Now that the Tea Room has reopened under new ownership, Ms. LeRoy said she has no regrets. “It was the most expensive restaurant ever built,” she said. “It just was the right time and the right thing to do. It wasn’t fair to Tavern. I didn’t want to sacrifice anything at Tavern.”

Last year, Mr. LeRoy’s only son and Ms. Leroy’s brother, Max, was killed in a motorcycle accident—an event that continues to attract media attention due to a reputed love triangle between him, his childhood friend, musician Sean Lennon, and Mr. Lennon’s ex-girlfriend, actress Bijou Phillips. Mr. Lennon’s 2006 album, Friendly Fire, is dedicated to Max LeRoy.

“I get at least two questions a day about it,” said Ms. LeRoy, who keeps a picture of her brother in a locket around her neck. “I know Sean very well, and I love him like a brother—I really do.”

On the one-year anniversary of her brother’s death, Ms. LeRoy occupied her mind with a slew of projects, including two books—one about Tavern, the other about her own life—and the construction of a new restaurant in the equestrian enclave of Wellington, Fla., located outside West Palm Beach. She described the place, called Equestrian Club by Tavern on the Green, as “a merger of my two passions of riding and the restaurant.”

Ms. LeRoy also spoke of someday bringing the Tavern brand to—supermarkets! Keep an eye out for the Tavern on the Green New York City Classic Meal: sirloin steak or filet, mashed potatoes, Caesar salad and cheesecake.

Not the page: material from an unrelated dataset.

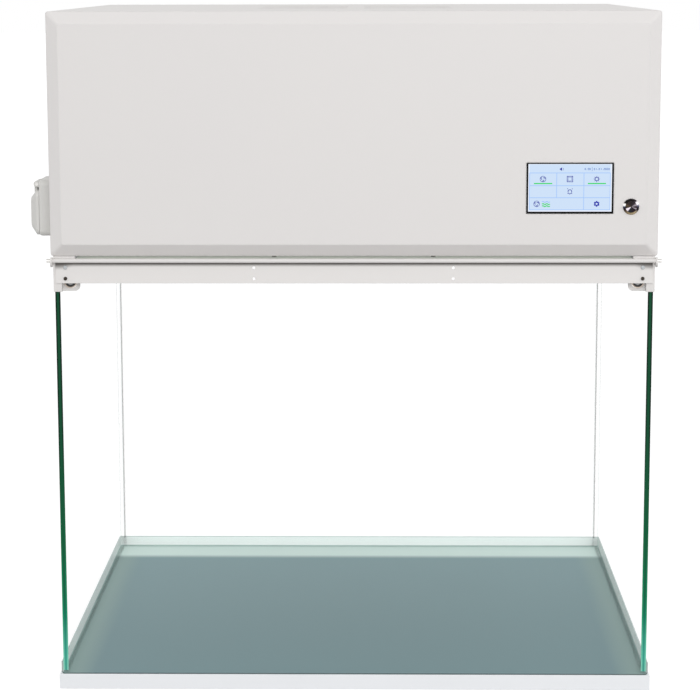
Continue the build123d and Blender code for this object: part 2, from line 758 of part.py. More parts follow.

“I would definitely rather grab that than a DiGiorno frozen pizza,” Ms. LeRoy said.

Ms. LeRoy recalled the time that her father assigned her the seemingly impossible task of switching two glass ceilings at the Tea Room. “I’m like, ‘Dad, how are we gonna do that?’ He’s like, ‘That’s not my problem.’”

Now the company is considering opening a restaurant and a possible hotel in Las Vegas.

“My idea is to have moving topiaries,” Ms. LeRoy said. “My C.O.O. is like, ‘Boss, how are we gonna do that?’ And I’m like, ‘That’s not my problem anymore. That would be your problem.’ All I know is that I want them done. I wanna have chandeliers hanging in the trees and really amazing stuff.”